**Recorded data**

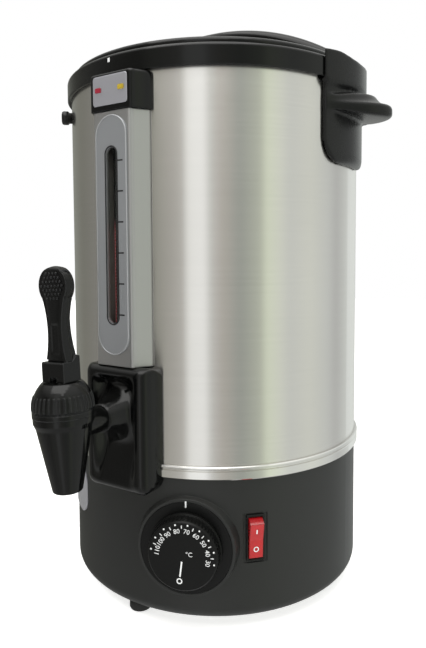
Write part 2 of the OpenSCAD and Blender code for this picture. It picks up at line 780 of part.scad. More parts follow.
module tap_spring() {
  n = spring_steps * spring_turns;
  color([0.70, 0.71, 0.73]) tap_frame() polyhedron(
    points = [for (i = [0:n]) each spring_ring(i)],
    faces = concat(
      [for (i = [0:n - 1], k = [0:5]) let (m = (k + 1) % 6, p = 6 * i, q = p + 6) [p + k, p + m, q + m]],
      [for (i = [0:n - 1], k = [0:5]) let (m = (k + 1) % 6, p = 6 * i, q = p + 6) [p + k, q + m, q + k]],
      [for (k = [1:4]) [0, k + 1, k]],
      [for (k = [1:4]) [6 * n, 6 * n + k, 6 * n + k + 1]]));
}

module lever_pin() {
  color([0.80, 0.80, 0.82]) tap_frame() translate([0, 0, pin_z])
    rod_x(pin_r, -block_w / 2 + 1, block_w / 2 - 1);
}

neck_half = 6.4;
neck_z = 66;
neck_curve = 0.0074;

module tap_lever() {
  color([0.06, 0.06, 0.06]) tap_frame() difference() {
    union() {
      slab_x(-block_w / 2, block_w / 2) polygon([
        [-block_d / 2, bonnet_top + gap], [block_d / 2, bonnet_top + gap],
        [block_d / 2, bonnet_top + block_h + 3], [block_d / 2 - 2.5, bonnet_top + block_h + 4],
        [1, bonnet_top + block_h], [-block_d / 2 + 0.8, bonnet_top + block_h],
        [-block_d / 2, bonnet_top + block_h - 0.8]]);
      intersection() {
        slab_y(-lever_t / 2, lever_t / 2 + 2) {
          translate([0, paddle_h]) circle(r = paddle_r);
          polygon(concat(
            [for (z = [bonnet_top + block_h - 1:3:paddle_h - 6])
              [neck_half + neck_curve * (z - neck_z) * (z - neck_z), z]],
            [for (z = [paddle_h - 6:-3:bonnet_top + block_h - 1])
              [-neck_half - neck_curve * (z - neck_z) * (z - neck_z), z]]));
        }
        slab_x(-20, 20) polygon(concat(
          [[-lever_t / 2, bonnet_top], [-lever_t / 2, paddle_h + paddle_r - 3]],
          arc(-lever_t / 2 + 3, paddle_h + paddle_r - 3, 3, 180, 90, 4),
          arc(lever_t / 2 - 2, paddle_h + paddle_r - 2, 2, 90, 0, 4),
          [[lever_t / 2, neck_z + 8], [lever_t / 2 + 2, bonnet_top + block_h + 6],
           [lever_t / 2 + 2, bonnet_top]]));
      }
    }
    translate([0, 0, pin_z]) rod_x(pin_r + fit, -block_w / 2 + 1 - fit, block_w / 2 - 1 + fit);
    translate([0, 0, pin_z]) slab_x(-stem_r - gap, stem_r + gap) polygon([
      [-3.4, 4.7], [4.6, 4.7], [4.6, 0], [3.4, -3], [3.4, -9], [-10.2, -9], [-8.6, -6], [-3.4, 1.4]]);
    slab_y(-20, -lever_t / 2 + 1.2) slot(8, bonnet_top + block_h + 3, neck_z + 6);
  }
}

// ---- dial and thermostat ----

dial_plate_t = 1;
thermostat_bush_r = 5;
knob_y = boss_face + gap;
knob_face = boss_face + knob_out;
knurl_count = 60;
knurl_w = 1.1;
knurl_out = 0.45;

module dial_plate() {
  color([0.08, 0.08, 0.08]) at_az(dial_az, dial_z) difference() {
    rod_y(boss_r - 2.5, boss_face - dial_plate_t, boss_face);
    rod_y(thermostat_bush_r + gap, boss_face - 5, boss_face + 5);
  }
}

module thermostat() {
  color([0.70, 0.68, 0.62]) at_az(dial_az, dial_z) difference() {
    union() {
      slab_y(boss_face - 30, boss_face - base_wall - gap) round_rect(34, 34, 3);
      rod_y(thermostat_bush_r, boss_face - 10, boss_face + 1.5);
    }
    rod_y(shaft_r + fit, boss_face - 20, boss_face + 5);
  }
}

module thermostat_nut() {
  color([0.78, 0.79, 0.80]) at_az(dial_az, dial_z) difference() {
    translate([0, boss_face + 1.4, 0]) rotate([90, 0, 0]) cylinder(r = 8, h = 1.4, $fn = 6);
    rod_y(thermostat_bush_r + fit, boss_face - 5, boss_face + 5);
  }
}

module dial_shaft() {
  color([0.80, 0.80, 0.82]) at_az(dial_az, dial_z) rod_y(shaft_r, boss_face - 19, boss_face + 9);
}

module dial_knob() {
  color([0.07, 0.07, 0.07]) at_az(dial_az, dial_z) difference() {
    union() {
      translate([0, knob_y, 0]) rotate([-90, 0, 0]) rotate_extrude() polygon([
        [6, knob_face - knob_y - 5], [6, 3.2], [0, 3.2], [0, knob_face - knob_y],
        [knob_r - 1.3, knob_face - knob_y], [knob_r - 0.3, knob_face - knob_y - 1],
        [knob_r + 0.2, 2.8], [knob_r + 1.2, 2.4], [knob_r + 1.2, 0], [knob_r - 4, 0],
        [knob_r - 4, knob_face - knob_y - 5]]);
      for (i = [0:knurl_count - 1]) rotate([0, i * 360 / knurl_count, 0])
        translate([knob_r - 1.5, knob_y + 3.2, -knurl_w / 2])
          cube([1.5 + knurl_out, knob_face - knob_y - 5, knurl_w]);
    }
    rod_y(shaft_r + fit, boss_face, boss_face + 9.1);
  }
}

bulb_r = 3;

module thermostat_bulb() {
  color([0.78, 0.60, 0.42]) at_az(dial_az, heater_z - gap - bulb_r)
    translate([0, 45, 0]) rod_x(bulb_r, -22, 22);
}

// ---- switch ----

rocker_axis = pocket_face - 3;
rocker_reach = rocker_h / 2 + 0.85;

module switch_body() {
  color([0.09, 0.09, 0.09]) at_az(switch_az, switch_z) difference() {
    union() {
      slab_y(pocket_face, pocket_face + 1.6) round_rect(bezel_w, bezel_h, 1);
      slab_y(pocket_face - 24, pocket_face + 0.5) round_rect(bezel_w - 1.2, bezel_h - 1.6, 1);
      for (z = [-9, 0, 9]) translate([-2.4, pocket_face - 32, z - 0.4]) cube([4.8, 9, 0.8]);
    }
    slab_y(rocker_axis - 9, pocket_face + 5) square([rocker_w + 2 * gap, 2 * rocker_reach + 2 * gap], center = true);
  }
}

module switch_rocker() {
  color([0.72, 0.08, 0.11]) at_az(switch_az, switch_z) translate([0, rocker_axis, 0])
    rotate([-rocker_tilt, 0, 0]) intersection() {
      rod_x(rocker_reach, -rocker_w / 2, rocker_w / 2);
      slab_x(-rocker_w / 2, rocker_w / 2) polygon([
        [-5, -4], [-5, 4], [-1, rocker_h / 2 + 2], [7.9, rocker_h / 2 + 2], [7.6, rocker_h / 2 - 1.6],
        [6.4, 0], [7.6, -rocker_h / 2 + 1.6], [7.9, -rocker_h / 2 - 2], [-1, -rocker_h / 2 - 2]]);
    }
}

// ---- handles ----

handle_screw_zs = [handle_z + 20, handle_z + 50];
ledge_z = handle_top - 33;
ledge_reach = shell_r + ledge_out;
bracket_out = 13;
bracket_bulge_r = 65;
hood_out = 19;
hood_bulge_r = 56;
hood_h = 24;
ledge_bulge_r = 66;

// Handle on the +X side
module handle() {
  difference() {
    union() {
      intersection() {
        translate([shell_r + bracket_out - bracket_bulge_r, 0, handle_z])
          cylinder(r = bracket_bulge_r, h = handle_h - hood_h + 2);
        slab_x(shell_r / 2, shell_r + bracket_out + 1)
          round_rect_at(2 * handle_half, handle_z, handle_top + 30, 24);
      }
      intersection() {
        translate([shell_r + hood_out - hood_bulge_r, 0, handle_z])
          cylinder(r = hood_bulge_r, h = handle_h);
        slab_y(-handle_half, handle_half) polygon([
          [shell_r / 2, handle_top - hood_h], [shell_r + hood_out + 6, handle_top - hood_h],
          [shell_r + hood_out + 6, handle_top - 7.5], [ring_r + 1, handle_top],
          [shell_r / 2, handle_top]]);
      }
      intersection() {
        slab_y(-ledge_half, ledge_half) polygon(concat(
          [[shell_r - 5, ledge_z - 10], [shell_r + bracket_out, ledge_z - 9]],
          arc(shell_r + 21, ledge_z - 8, 8, 180, 90, 6),
          [[ledge_reach - 1, ledge_z + 1], [ledge_reach, ledge_z + 2], [ledge_reach, ledge_z + ledge_t - 1],
           [ledge_reach - 1, ledge_z + ledge_t]],
          arc(ledge_reach - 9, ledge_z + ledge_t + 1, 2.2, 250, 200, 3),
          [[shell_r + 20, ledge_z + 13], [shell_r - 5, ledge_z + 13]]));
        translate([ledge_reach - ledge_bulge_r, 0, ledge_z - 20])
          cylinder(r = ledge_bulge_r, h = 60);
      }
    }
    translate([0, 0, handle_z - 1]) cylinder(r = shell_r + gap, h = handle_h + 2);
    translate([0, 0, ring_z - gap]) cylinder(r = ring_r + gap, h = ring_h + 20);
    for (z = handle_screw_zs) translate([0, 0, z]) rod_x(screw_r + fit, shell_r - 15, shell_r + 9);
  }
}

module handle_right() {
  color([0.10, 0.11, 0.11]) handle();
}

module handle_left() {
  color([0.10, 0.11, 0.11]) mirror([1, 0, 0]) handle();
}

module handle_screws() {
  color([0.75, 0.76, 0.78]) for (s = [0, 180], z = handle_screw_zs) rotate([0, 0, s])
    translate([shell_in - fit - head_h, 0, z]) rotate([0, -90, 0]) pan_screw(screw_r, 10, head_r, head_h);
}

// ---- heater ----

heater_r = tank_r - 30;
heater_t = 3;
heater_z = tank_z - heater_t - gap;
element_r = heater_r - 23;
element_rod_r = 4;

module heater_plate() {
  color([0.68, 0.69, 0.70]) difference() {
    translate([0, 0, heater_z]) cylinder(r = heater_r, h = heater_t);
    translate([0, 0, tank_z - 5]) cylinder(r = 14, h = 6);
  }
}

module heating_element() {
  color([0.45, 0.42, 0.40]) translate([0, 0, heater_z - gap - element_rod_r]) {
    rotate([0, 0, 15]) rotate_extrude(angle = 330) translate([element_r, 0]) circle(r = element_rod_r);
    for (s = [-1, 1]) rotate([0, 0, s * 15]) translate([element_r, 0, -14])
      cylinder(r = 2.5, h = 14);
  }
}

module heater_nuts() {
  color([0.75, 0.76, 0.78]) for (a = [60, 180, 300]) rotate([0, 0, a])
    translate([30, 0, heater_z - 5]) cylinder(r = 5, h = 5, $fn = 6);
}

module thermal_cutout() {
  color([0.30, 0.27, 0.25]) translate([0, 0, tank_z - 10]) {
    cylinder(r = 8, h = 10 - gap);
    translate([0, 0, -3]) cylinder(r = 5, h = 3.1);
  }
}

module terminal_block() {
  color([0.85, 0.84, 0.80]) translate([-20, 60, foot_h + base_wall + cover_t])
    cube([40, 20, 16]);
}

// ---- cord gland ----

gland_flange_r = 12;

module cord_gland() {
  color([0.07, 0.07, 0.07]) at_az(gland_az, gland_z) difference() {
    union() {
      rod_y(gland_flange_r, shell_r - 1.2, shell_r + 1.5);
      translate([0, shell_r + 1.5, 0]) rotate([-90, 0, 0]) cylinder(r1 = 8.5, r2 = 7, h = 9);
      rod_y(gland_r, shell_r - 16, shell_r);
    }
    rod_y(gland_bore, 90, shell_r + 20);
  }
}

module gland_nut() {
  color([0.12, 0.12, 0.12]) at_az(gland_az, gland_z) difference() {
    translate([0, shell_r - base_wall - 3 * gap, 0]) rotate([90, 0, 0]) cylinder(r = 12, h = 5, $fn = 6);
    rod_y(gland_r + fit, 90, shell_r);
  }
}

base_housing();
bottom_cover();
feet();
cover_screws();
trim_band();
outer_shell();
inner_tank();
rim_ring();
side_plate();
gauge_column();
gauge_plate();
sight_tube();
level_strip();
tube_elbows();
tube_seals();
column_screws();
lamp_housing();
lamp_plate();
lamp_red();
lamp_amber();
tap_cover();
tap_body();
tap_seals();
tap_nut();
tap_bonnet();
valve_stem();
seat_cup();
tap_spring();
lever_pin();
tap_lever();
dial_plate();
thermostat();
thermostat_nut();
thermostat_bulb();
dial_shaft();
dial_knob();
switch_body();
switch_rocker();
handle_right();
handle_left();
handle_screws();
heater_plate();
heating_element();
heater_nuts();
thermal_cutout();
terminal_block();
cord_gland();
gland_nut();
lid_cover();
lid_handle();
lid_gasket();
lid_screws();
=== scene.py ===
import json
import math
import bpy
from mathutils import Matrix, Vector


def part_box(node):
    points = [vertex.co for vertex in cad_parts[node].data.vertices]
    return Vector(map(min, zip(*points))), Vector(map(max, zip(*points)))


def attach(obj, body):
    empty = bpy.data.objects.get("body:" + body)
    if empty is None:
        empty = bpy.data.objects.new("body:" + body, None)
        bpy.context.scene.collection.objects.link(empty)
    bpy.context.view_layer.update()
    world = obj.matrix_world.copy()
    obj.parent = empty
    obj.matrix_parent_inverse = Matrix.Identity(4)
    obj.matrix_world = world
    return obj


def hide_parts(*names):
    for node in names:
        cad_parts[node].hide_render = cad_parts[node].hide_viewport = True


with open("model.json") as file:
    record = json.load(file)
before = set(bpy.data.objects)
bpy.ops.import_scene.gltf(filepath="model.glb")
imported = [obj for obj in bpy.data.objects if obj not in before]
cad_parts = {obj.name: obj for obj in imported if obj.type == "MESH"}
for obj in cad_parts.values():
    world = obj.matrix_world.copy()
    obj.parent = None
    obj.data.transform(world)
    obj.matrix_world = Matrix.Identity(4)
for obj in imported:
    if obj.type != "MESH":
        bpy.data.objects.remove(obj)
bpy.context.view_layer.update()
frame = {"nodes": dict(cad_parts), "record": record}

from types import SimpleNamespace

import bmesh
import bpy
import numpy as np
from mathutils import Matrix, Vector

scene = bpy.context.scene
print("urn: frame loaded,", len(frame["nodes"]), "nodes")

# Camera

camera = dict(
    place=(0.28297, -0.45286, 0.2747),  # metres, in the urn's own frame
    downDegrees=3.21,
    turnDegrees=32.5,
    rollDegrees=-0.32,
    lens=32.356,  # 582.4 px focal length on a frame 648 px high
    sensor=36.0,
    nearest=0.02,
    shiftX=0.0049,
    shiftY=-0.0593,
)


def addObject(name, data):
    thing = bpy.data.objects.new(name, data)
    scene.collection.objects.link(thing)
    return thing


def read(values):
    # A dictionary's values as attributes
    return SimpleNamespace(**values)


def makeCamera():
    c = read(camera)
    data = bpy.data.cameras.new("urnCamera")
    data.lens, data.sensor_width, data.clip_start = c.lens, c.sensor, c.nearest
    data.shift_x, data.shift_y = c.shiftX, c.shiftY
    lens = addObject("urnCamera", data)
    lens.location = c.place
    turns = ((c.turnDegrees, "Z"), (90 - c.downDegrees, "X"), (c.rollDegrees, "Z"))
    turn, tip, roll = (Matrix.Rotation(math.radians(angle), 3, axis) for angle, axis in turns)
    lens.rotation_euler = (turn @ tip @ roll).to_euler()
    scene.camera = lens


makeCamera()
scene.view_settings.view_transform = "Standard"
print("urn: camera set")

# Small helpers for node trees

def feed(socket, value):
    # Gives an input a number, a colour, a vector or another node's output
    if isinstance(value, (int, float)):
        socket.default_value = value
    elif isinstance(value, tuple):
        socket.default_value = (*value, 1)[:len(socket.default_value)]
    else:
        socket.id_data.links.new(value, socket)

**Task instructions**
Nothing outside the span should appear: copy exactly from the line with "base_housing();" through the line with "cad_parts[node].hide_render = cad_parts[node].hide_viewport".

**Solution to this task**
base_housing();
bottom_cover();
feet();
cover_screws();
trim_band();
outer_shell();
inner_tank();
rim_ring();
side_plate();
gauge_column();
gauge_plate();
sight_tube();
level_strip();
tube_elbows();
tube_seals();
column_screws();
lamp_housing();
lamp_plate();
lamp_red();
lamp_amber();
tap_cover();
tap_body();
tap_seals();
tap_nut();
tap_bonnet();
valve_stem();
seat_cup();
tap_spring();
lever_pin();
tap_lever();
dial_plate();
thermostat();
thermostat_nut();
thermostat_bulb();
dial_shaft();
dial_knob();
switch_body();
switch_rocker();
handle_right();
handle_left();
handle_screws();
heater_plate();
heating_element();
heater_nuts();
thermal_cutout();
terminal_block();
cord_gland();
gland_nut();
lid_cover();
lid_handle();
lid_gasket();
lid_screws();
=== scene.py ===
import json
import math
import bpy
from mathutils import Matrix, Vector


def part_box(node):
    points = [vertex.co for vertex in cad_parts[node].data.vertices]
    return Vector(map(min, zip(*points))), Vector(map(max, zip(*points)))


def attach(obj, body):
    empty = bpy.data.objects.get("body:" + body)
    if empty is None:
        empty = bpy.data.objects.new("body:" + body, None)
        bpy.context.scene.collection.objects.link(empty)
    bpy.context.view_layer.update()
    world = obj.matrix_world.copy()
    obj.parent = empty
    obj.matrix_parent_inverse = Matrix.Identity(4)
    obj.matrix_world = world
    return obj


def hide_parts(*names):
    for node in names:
        cad_parts[node].hide_render = cad_parts[node].hide_viewport = True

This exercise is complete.